Misterioso y tremendo es el contenido de la tarea profética de Isaías, que, debido a una lectura “particular” de Mateo (13) y Juan (12), ha influido en una parte de la teología cristiana e incluso en un cierto antisemitismo: «Dios dijo: “ve y di a ese pueblo: Escuchad bien, pero no entendáis, ved bien, pero no comprendáis”. Engorda el corazón de este pueblo, hazle duro de oídos, y pégale los ojos, que no vea con sus ojos, ni oiga con sus oídos, ni entienda con su corazón, ni se convierta para que se le cure. Yo dije: “¿Hasta cuándo, Señor?”» (Is 6,9-11).
La honradez y la verdad del profeta no están en el contenido de la profecía, sino en la fidelidad al mandato recibido, Es raro que a los profetas les guste el anuncio que por vocación deben realizar. No se les pide que amen las palabras que pronuncian. Sólo son servidores fieles de las palabras de Otro. Pero pueden y deben preguntar: “¿Hasta cuándo?” (6,11). ¿Hasta cuándo durará el endurecimiento del corazón, el dolor de mi pueblo? La viña ya está deteriorada y desmantelada (cap. 5), los corazones y los oídos ya están endurecidos, los ojos ya están cegados. En estos casos, tan corrientes, el profeta no convierte al pueblo (es decir a sus jefes) con sus palabras. Tan sólo obtiene la exasperación de los ojos, los oídos y el corazón, y su propia persecución.

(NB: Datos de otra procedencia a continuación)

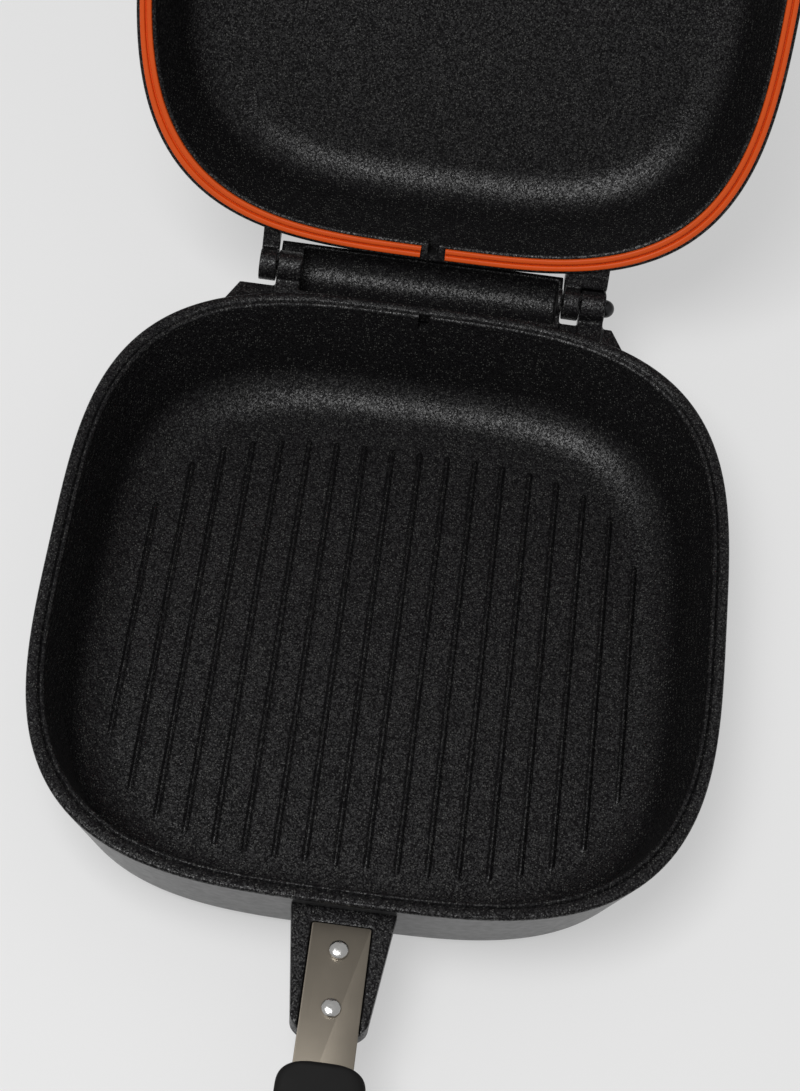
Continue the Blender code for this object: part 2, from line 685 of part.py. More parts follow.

Ese es el destino del profeta, siempre, pero sobre todo en tiempos de graves crisis. Cuando la viña ya se ha deteriorado y se ha vuelto salvaje, el sol y la lluvia hacen que sus malos frutos sean más abundantes. Isaías lo intuyó, tal vez, desde el primer día. O lo comprendió años después, cuando comenzó a escribir el relato de su vocación, primer testimonio de la falta de éxito de su misión. Así es como mueren los profetas y así es como fertilizan la tierra de los hijos de todos.
El capítulo de la vocación de Isaías concluye con una nota de esperanza: «Quedará una décima parte, pero volverá a ser devastada como la encina o el roble, en cuya tala queda un tocón: semilla santa será su tocón» (6,13). El tronco de una encina caída aún puede echar un retoño, si su primera semilla sigue viva. Los profetas conservan la semilla buena mientras anuncian la caída de los árboles.
Los pueblos y las comunidades siguen endureciendo su corazón, sin entender a los profetas y aplastando a los pobres. Pero los profetas siguen con su canto y preguntan “¿hasta cuándo?”. Ay de ellos, ay de nosotros, si dejaran de cantar.